-- Start Listed entries --

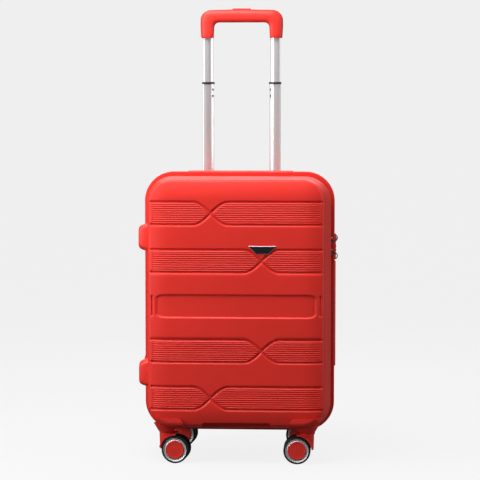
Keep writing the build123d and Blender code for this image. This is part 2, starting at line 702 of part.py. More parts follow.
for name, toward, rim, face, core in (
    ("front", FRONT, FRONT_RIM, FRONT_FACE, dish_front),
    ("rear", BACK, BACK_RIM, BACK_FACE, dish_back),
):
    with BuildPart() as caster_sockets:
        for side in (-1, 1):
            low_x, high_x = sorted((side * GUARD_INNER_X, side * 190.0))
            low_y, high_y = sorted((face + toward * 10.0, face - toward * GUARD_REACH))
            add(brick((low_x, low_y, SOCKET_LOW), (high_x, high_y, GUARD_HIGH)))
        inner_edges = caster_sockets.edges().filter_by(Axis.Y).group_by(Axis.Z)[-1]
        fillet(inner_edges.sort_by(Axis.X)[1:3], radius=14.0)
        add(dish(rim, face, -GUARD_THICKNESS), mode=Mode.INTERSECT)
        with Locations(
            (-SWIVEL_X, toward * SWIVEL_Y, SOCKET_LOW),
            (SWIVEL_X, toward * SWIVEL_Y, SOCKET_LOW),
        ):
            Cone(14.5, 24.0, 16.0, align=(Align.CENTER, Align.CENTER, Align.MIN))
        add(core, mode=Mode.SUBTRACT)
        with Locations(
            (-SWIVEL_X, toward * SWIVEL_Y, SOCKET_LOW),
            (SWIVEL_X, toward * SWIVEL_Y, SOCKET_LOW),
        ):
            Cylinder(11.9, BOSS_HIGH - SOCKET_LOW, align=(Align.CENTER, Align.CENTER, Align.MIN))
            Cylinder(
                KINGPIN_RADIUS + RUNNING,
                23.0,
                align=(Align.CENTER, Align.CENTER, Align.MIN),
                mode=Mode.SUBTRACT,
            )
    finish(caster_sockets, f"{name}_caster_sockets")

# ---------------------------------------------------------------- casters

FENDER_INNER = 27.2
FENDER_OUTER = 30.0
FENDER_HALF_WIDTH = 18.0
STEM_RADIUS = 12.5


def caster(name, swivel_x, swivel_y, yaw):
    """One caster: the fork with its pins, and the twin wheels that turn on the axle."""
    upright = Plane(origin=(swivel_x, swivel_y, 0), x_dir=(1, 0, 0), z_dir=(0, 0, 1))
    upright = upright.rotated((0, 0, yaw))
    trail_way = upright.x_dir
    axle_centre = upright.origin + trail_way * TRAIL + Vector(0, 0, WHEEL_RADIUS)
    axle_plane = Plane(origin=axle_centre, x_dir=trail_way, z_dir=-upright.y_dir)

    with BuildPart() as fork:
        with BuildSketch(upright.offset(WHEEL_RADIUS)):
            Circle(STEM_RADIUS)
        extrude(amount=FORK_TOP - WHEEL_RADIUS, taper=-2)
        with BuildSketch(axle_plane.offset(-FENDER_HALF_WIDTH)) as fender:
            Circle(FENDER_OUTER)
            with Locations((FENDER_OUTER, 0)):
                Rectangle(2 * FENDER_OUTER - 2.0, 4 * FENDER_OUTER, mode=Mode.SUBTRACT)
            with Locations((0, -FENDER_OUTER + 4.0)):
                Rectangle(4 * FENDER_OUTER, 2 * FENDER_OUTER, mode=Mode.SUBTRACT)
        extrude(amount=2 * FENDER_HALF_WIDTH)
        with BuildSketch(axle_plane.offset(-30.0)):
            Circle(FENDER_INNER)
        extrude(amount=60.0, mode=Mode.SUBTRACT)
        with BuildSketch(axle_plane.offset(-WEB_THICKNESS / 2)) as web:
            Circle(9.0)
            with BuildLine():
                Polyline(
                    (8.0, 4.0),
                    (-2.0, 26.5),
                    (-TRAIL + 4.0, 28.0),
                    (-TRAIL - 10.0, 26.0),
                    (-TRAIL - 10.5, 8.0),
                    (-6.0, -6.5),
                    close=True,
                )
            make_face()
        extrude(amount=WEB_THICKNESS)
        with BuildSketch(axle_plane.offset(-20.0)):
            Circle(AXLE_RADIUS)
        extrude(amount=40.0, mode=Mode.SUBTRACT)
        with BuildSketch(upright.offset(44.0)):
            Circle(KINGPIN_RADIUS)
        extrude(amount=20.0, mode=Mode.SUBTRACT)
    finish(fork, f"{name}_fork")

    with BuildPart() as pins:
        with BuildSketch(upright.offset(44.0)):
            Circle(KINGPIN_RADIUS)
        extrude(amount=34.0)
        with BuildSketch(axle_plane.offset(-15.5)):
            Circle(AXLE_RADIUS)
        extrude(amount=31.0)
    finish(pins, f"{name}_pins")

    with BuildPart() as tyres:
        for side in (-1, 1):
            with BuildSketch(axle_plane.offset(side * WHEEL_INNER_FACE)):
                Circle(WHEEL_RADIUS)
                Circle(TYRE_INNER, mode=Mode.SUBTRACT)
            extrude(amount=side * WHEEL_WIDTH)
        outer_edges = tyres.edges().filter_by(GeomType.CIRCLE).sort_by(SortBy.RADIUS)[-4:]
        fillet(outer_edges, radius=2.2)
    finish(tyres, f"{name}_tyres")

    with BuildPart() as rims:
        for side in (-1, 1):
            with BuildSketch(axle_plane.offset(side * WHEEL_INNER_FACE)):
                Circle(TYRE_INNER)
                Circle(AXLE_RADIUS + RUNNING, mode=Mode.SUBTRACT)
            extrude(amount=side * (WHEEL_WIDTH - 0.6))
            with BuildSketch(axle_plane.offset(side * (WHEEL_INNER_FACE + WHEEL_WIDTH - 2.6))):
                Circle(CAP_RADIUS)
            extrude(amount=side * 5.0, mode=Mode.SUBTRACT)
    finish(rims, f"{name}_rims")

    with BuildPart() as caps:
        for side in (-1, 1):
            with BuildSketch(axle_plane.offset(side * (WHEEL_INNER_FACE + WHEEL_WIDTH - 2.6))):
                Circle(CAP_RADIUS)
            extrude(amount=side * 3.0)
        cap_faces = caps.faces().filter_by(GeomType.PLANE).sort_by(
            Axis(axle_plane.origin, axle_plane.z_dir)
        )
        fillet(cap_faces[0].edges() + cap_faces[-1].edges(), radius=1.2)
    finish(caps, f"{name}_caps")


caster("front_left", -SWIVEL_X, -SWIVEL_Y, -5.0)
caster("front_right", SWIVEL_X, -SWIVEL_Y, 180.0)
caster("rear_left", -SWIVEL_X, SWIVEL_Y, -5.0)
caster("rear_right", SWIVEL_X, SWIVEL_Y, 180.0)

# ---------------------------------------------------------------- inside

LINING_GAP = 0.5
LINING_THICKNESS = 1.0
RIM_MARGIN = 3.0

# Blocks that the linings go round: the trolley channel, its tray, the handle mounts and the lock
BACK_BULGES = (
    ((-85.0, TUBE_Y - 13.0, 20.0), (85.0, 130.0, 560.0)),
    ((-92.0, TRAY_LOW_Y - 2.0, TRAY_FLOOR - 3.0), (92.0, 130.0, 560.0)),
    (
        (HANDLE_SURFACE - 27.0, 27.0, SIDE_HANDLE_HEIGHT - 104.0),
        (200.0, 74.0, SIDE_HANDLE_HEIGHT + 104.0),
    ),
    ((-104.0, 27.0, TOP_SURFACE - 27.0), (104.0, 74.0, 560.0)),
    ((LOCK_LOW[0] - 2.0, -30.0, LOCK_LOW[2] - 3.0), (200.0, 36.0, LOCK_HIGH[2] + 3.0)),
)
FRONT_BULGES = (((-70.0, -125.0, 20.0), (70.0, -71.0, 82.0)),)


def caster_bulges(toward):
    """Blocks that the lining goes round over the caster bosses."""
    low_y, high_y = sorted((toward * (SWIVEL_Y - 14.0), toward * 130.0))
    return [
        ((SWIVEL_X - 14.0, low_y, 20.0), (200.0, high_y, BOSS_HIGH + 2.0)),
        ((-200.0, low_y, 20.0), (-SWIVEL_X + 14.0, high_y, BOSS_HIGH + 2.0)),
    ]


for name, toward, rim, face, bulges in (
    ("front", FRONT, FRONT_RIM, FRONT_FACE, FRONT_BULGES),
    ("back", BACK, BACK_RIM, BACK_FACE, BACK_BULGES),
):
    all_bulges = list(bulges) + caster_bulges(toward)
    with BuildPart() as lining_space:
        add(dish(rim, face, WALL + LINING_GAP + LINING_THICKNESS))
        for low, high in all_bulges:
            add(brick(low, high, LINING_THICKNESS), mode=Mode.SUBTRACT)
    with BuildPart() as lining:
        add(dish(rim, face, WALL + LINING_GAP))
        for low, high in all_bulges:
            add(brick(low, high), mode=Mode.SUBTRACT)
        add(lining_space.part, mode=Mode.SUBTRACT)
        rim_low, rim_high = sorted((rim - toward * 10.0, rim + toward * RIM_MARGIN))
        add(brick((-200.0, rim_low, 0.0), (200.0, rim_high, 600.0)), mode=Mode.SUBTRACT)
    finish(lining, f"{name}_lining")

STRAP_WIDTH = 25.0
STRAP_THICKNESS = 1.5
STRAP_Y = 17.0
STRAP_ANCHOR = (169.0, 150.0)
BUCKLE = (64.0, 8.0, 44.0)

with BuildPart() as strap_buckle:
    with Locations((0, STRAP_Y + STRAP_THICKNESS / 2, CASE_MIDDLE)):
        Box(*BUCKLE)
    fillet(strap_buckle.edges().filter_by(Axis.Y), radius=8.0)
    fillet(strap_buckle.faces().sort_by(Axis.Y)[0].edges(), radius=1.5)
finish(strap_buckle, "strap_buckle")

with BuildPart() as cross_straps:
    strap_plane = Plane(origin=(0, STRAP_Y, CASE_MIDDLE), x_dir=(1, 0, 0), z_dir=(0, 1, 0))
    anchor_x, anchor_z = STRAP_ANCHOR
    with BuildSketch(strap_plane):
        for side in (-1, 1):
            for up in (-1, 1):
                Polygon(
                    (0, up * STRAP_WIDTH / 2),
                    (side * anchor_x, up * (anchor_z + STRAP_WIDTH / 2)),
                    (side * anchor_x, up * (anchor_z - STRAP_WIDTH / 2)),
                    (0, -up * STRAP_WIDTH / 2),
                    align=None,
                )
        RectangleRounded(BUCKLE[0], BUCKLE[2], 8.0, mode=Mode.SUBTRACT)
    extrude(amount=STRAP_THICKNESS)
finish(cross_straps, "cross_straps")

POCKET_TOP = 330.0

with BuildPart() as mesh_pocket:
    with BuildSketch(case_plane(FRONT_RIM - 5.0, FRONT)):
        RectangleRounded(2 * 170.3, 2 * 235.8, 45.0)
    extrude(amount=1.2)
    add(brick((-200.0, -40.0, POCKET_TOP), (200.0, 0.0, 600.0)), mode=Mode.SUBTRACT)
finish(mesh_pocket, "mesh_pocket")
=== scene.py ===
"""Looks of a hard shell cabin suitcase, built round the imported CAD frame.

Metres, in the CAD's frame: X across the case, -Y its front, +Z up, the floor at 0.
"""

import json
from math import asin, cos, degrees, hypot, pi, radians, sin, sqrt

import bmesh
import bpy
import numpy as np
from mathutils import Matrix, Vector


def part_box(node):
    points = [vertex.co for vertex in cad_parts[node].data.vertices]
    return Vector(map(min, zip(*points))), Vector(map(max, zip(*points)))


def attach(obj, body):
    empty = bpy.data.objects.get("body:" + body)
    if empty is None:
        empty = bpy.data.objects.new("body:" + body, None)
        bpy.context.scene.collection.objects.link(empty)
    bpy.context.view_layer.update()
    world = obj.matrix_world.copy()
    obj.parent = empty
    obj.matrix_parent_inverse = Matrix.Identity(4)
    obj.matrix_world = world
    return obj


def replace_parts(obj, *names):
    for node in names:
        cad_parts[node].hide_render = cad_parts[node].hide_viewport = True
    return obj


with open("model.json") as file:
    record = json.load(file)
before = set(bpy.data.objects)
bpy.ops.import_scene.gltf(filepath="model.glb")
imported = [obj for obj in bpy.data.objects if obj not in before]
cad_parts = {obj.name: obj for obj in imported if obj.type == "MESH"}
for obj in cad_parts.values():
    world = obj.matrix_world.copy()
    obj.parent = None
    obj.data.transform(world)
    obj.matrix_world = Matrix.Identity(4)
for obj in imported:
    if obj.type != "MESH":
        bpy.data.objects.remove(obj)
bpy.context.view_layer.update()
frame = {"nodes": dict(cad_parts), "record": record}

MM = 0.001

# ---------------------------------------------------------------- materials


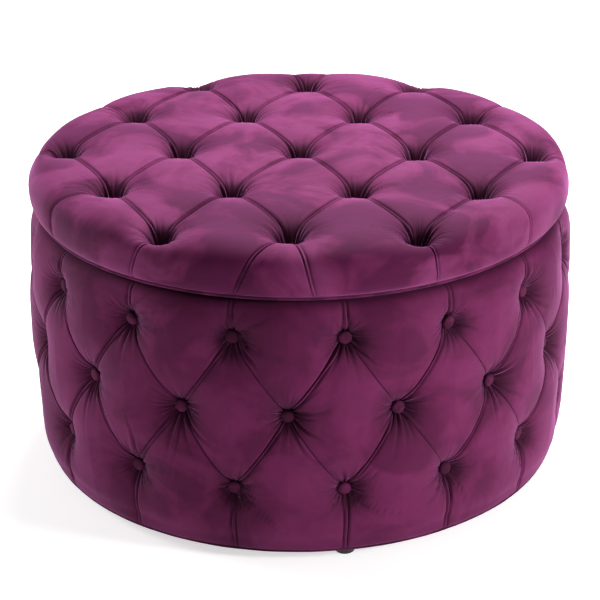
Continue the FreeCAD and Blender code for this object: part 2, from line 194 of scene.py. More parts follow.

-- End Listed entries --

Of all the entries above, repeat only the lines from the line that has "POCKET_TOP = 330.0" to the line that has "points = [vertex.co", both lines included, exactly.

POCKET_TOP = 330.0

with BuildPart() as mesh_pocket:
    with BuildSketch(case_plane(FRONT_RIM - 5.0, FRONT)):
        RectangleRounded(2 * 170.3, 2 * 235.8, 45.0)
    extrude(amount=1.2)
    add(brick((-200.0, -40.0, POCKET_TOP), (200.0, 0.0, 600.0)), mode=Mode.SUBTRACT)
finish(mesh_pocket, "mesh_pocket")
=== scene.py ===
"""Looks of a hard shell cabin suitcase, built round the imported CAD frame.

Metres, in the CAD's frame: X across the case, -Y its front, +Z up, the floor at 0.
"""

import json
from math import asin, cos, degrees, hypot, pi, radians, sin, sqrt

import bmesh
import bpy
import numpy as np
from mathutils import Matrix, Vector


def part_box(node):
    points = [vertex.co for vertex in cad_parts[node].data.vertices]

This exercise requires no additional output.